TASK OBJECTIVE: Pick out each line of the records that includes the string "from", and copy it.

PROVIDED INFORMATION:
☆ ☆ ☆ ☆ ☆ ☆ ☆

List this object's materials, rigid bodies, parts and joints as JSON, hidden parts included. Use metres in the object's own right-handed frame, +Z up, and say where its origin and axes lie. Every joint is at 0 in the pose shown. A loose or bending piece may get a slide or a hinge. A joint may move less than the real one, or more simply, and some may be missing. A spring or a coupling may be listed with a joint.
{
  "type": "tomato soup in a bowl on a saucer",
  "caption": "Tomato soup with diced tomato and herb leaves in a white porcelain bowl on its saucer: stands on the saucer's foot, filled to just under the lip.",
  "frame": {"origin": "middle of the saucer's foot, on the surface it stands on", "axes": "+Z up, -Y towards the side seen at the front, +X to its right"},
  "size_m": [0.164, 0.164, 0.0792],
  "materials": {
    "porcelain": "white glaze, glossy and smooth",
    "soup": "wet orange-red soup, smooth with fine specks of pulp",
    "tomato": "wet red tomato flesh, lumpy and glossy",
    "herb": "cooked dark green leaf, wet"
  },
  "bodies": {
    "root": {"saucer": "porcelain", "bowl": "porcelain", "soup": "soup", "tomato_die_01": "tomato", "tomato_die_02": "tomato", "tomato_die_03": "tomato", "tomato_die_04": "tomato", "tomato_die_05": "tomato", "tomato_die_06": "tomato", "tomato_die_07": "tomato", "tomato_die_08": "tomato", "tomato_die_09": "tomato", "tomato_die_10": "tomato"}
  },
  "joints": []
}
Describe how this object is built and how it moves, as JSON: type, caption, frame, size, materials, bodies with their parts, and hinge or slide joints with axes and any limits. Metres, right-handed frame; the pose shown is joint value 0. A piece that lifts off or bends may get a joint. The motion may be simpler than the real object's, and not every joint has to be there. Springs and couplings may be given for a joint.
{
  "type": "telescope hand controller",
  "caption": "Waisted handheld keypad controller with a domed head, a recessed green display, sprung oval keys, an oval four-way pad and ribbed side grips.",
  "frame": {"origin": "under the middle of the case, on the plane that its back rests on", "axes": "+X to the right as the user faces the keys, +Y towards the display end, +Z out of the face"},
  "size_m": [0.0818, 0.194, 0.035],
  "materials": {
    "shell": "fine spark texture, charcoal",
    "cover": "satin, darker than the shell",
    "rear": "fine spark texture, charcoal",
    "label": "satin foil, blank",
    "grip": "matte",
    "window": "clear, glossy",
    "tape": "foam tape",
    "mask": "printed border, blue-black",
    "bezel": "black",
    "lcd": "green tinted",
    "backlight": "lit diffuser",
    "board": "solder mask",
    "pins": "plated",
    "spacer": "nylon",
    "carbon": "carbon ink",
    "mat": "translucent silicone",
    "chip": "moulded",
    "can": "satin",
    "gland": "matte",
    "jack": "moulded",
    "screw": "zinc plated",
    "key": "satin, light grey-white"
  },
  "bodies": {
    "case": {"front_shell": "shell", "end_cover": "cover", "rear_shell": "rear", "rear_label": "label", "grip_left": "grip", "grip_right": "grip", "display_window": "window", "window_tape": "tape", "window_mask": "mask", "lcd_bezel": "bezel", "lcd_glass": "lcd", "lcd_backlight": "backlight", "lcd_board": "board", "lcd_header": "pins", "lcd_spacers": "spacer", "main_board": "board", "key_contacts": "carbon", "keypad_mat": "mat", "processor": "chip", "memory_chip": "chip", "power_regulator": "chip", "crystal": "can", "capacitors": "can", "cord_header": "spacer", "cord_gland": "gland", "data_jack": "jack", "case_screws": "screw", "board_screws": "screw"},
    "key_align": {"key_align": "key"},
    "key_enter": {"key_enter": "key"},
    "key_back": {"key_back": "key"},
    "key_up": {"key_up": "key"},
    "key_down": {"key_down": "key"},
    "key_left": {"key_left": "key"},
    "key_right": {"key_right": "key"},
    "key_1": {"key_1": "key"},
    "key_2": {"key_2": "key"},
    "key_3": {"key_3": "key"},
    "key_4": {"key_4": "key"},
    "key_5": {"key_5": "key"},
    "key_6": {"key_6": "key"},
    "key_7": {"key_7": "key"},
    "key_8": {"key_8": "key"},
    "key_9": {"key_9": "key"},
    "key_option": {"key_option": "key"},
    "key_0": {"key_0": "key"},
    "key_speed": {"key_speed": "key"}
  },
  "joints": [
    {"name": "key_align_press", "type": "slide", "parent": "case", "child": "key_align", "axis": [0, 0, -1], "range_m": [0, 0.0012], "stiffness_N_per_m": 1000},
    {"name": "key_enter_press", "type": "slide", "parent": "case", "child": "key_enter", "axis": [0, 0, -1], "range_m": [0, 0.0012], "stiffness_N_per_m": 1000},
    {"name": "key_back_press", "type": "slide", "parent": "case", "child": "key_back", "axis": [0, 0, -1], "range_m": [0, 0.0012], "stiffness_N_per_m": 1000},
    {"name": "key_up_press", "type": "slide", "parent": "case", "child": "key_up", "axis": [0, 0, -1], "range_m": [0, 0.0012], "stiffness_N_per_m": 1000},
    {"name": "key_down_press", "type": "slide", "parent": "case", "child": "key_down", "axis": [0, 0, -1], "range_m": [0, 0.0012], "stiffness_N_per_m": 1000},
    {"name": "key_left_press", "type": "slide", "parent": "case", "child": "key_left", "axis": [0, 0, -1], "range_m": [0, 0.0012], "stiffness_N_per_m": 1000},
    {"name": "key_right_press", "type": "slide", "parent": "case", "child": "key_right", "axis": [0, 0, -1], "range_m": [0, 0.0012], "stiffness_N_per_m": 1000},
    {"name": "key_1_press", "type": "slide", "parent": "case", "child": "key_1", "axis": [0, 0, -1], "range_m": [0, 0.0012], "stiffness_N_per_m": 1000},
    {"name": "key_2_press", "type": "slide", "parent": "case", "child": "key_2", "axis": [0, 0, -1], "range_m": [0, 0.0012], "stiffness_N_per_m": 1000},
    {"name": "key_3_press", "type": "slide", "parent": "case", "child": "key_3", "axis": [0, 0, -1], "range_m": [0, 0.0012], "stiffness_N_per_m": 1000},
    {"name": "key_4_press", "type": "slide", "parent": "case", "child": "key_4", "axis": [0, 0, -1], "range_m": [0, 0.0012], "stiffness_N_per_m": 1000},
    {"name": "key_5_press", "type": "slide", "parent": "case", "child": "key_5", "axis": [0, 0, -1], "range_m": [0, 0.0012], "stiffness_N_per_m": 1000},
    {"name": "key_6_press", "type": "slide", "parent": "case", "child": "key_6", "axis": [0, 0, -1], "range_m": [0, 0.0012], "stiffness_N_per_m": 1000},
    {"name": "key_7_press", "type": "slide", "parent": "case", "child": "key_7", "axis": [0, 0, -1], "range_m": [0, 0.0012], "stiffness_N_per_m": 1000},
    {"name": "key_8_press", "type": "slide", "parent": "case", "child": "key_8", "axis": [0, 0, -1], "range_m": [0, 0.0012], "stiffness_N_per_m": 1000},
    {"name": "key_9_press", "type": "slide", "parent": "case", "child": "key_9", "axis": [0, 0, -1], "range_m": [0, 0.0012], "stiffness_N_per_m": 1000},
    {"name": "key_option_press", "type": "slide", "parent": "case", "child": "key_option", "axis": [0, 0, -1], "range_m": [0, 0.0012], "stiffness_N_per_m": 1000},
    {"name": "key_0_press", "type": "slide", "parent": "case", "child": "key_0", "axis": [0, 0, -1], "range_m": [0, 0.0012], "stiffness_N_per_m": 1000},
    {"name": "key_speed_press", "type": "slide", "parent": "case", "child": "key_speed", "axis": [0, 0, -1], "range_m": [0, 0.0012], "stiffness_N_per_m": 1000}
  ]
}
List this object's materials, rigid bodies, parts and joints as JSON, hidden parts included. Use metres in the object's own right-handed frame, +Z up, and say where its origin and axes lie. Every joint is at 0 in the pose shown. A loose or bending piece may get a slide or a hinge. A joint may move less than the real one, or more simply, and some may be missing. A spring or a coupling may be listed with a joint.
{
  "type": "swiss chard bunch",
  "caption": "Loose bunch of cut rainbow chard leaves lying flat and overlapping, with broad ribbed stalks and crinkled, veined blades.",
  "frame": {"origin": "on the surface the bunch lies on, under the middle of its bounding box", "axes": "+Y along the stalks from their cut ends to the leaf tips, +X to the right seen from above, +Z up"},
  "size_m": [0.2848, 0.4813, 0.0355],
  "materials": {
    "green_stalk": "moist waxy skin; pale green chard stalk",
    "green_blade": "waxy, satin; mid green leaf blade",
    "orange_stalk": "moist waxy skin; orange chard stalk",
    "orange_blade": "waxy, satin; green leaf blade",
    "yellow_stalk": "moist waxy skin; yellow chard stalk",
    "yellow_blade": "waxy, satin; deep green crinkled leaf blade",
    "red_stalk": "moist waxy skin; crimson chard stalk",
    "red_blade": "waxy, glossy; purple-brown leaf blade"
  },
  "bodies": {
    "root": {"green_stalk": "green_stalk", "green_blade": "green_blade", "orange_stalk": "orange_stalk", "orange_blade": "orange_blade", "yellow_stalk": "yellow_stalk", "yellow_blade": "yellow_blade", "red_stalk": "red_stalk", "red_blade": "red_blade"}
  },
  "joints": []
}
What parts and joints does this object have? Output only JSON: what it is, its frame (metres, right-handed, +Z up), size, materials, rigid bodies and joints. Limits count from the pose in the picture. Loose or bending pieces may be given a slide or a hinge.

☆ ☆ ☆ ☆ ☆ ☆ ☆

TASK RESULT:
  "frame": {"origin": "on the surface the bunch lies on, under the middle of its bounding box", "axes": "+Y along the stalks from their cut ends to the leaf tips, +X to the right seen from above, +Z up"},
What parts and joints does this object have? Output only JSON: what it is, its frame (metres, right-handed, +Z up), size, materials, rigid bodies and joints. Limits count from the pose in the picture. Loose or bending pieces may be given a slide or a hinge.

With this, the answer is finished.